Pride and Prejudice is not (only) about marriage

Pride and Prejudice follows the love story between Elizabeth Bennet and Fitzwilliam Darcy a wealthy aristocrat. Elizabeth is the second of the five daughters of a country gentleman and Mrs. Bennet, a traditional and nosey woman who wants to see all her daughter married. Mr. Darcy is the closest friend of Mr. Bingley, the gentleman who falls in love with and marries Jane, the eldest and most beautiful Bennet’s sister. Even though Austen makes clear that Darcy and Elizabeth are intrigued by each other, she constructs the whole novel on the fact that the pride of the former and the prejudice of the latter are severe impediments to their love.

Pride and Prejudice is about society, wedding, social expectations, and the meaning of being a woman in the 19th century. But, together with the portrait of Georgian, or pre-Victorian Society, the author’s depiction of men deserves notice, too. The author wants her men to be the best choice for her heroines and depicts them as perfect or, at least, she makes sure they become so.

Elizabeth and Darcy belong to a society where social status, income, and lifestyle make a real difference, as it often does. Marriage is nothing more than a solution to fill this gap, love is portrayed ironically as irrelevant. Darcy knows it well and proposes marriage to Elizabeth, thus offering her a way out that she needs, but does not want. Austen’s heroine knows she can’t choose, but she does so anyway. She chooses love over convenience, and she only marries Darcy when she is sure their union has nothing to do with a contract.

Elizabeth is the engine of Darcy’s change

In contrast to the other of Jane Austen’s male characters, whose characters are set in stone from the novel’s beginning, Darcy evolves throughout the plot. Because he profoundly and sincerely loves Elizabeth, and because of Mr. Darcy’s awareness of his flaws and his will to change to become the man Elizabeth could love, make him the first male character who deliberately changes for a woman.

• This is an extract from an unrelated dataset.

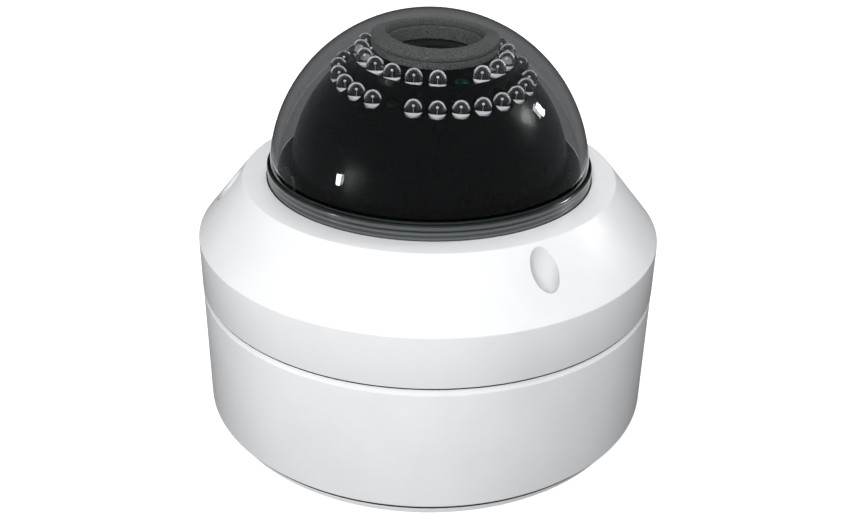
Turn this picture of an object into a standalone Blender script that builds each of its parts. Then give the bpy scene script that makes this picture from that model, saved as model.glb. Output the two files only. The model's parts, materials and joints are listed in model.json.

When Elizabeth and Darcy meet, the latter lacks social graces and manners, and one can easily mistake his introversion for pride. He falls in love with the heroine and then fights against social distance, societal rules, and his own beliefs to propose to her. Her refusal triggers Darcy’s change. He wants to become the man she would say yes to, the man she wants and deserves. Darcy chooses to change for him, her, and their love.

In a novel where the antagonist is pre-Victorian Society, and the point of view is mainly feminine, the real protagonist is Mr. Darcy. He is the one who changes, evolves, and adapts, while the heroine stays still in the passive attitude society keeps her in and unconsciously gives him the starting point for the construction of his new masculinity.

An ageless ideal of masculinity

Modern society is full of examples of overtly excessive masculinity and dysfunctional relationships. Even though Austen’s construction of Darcy’s personality is now more than two hundred years old, it could be of use to a still patriarchal society.

As proof of Pride and Prejudice’s consistent novelty, numerous works take their inspiration from it. From the unconventional Pride and Prejudice and Zombies by Seth Grahame-Smith to Bridget Jones’s Diary and Bridgerton, that show that femininity and masculinity can help and construct each other, as Austen once suggested.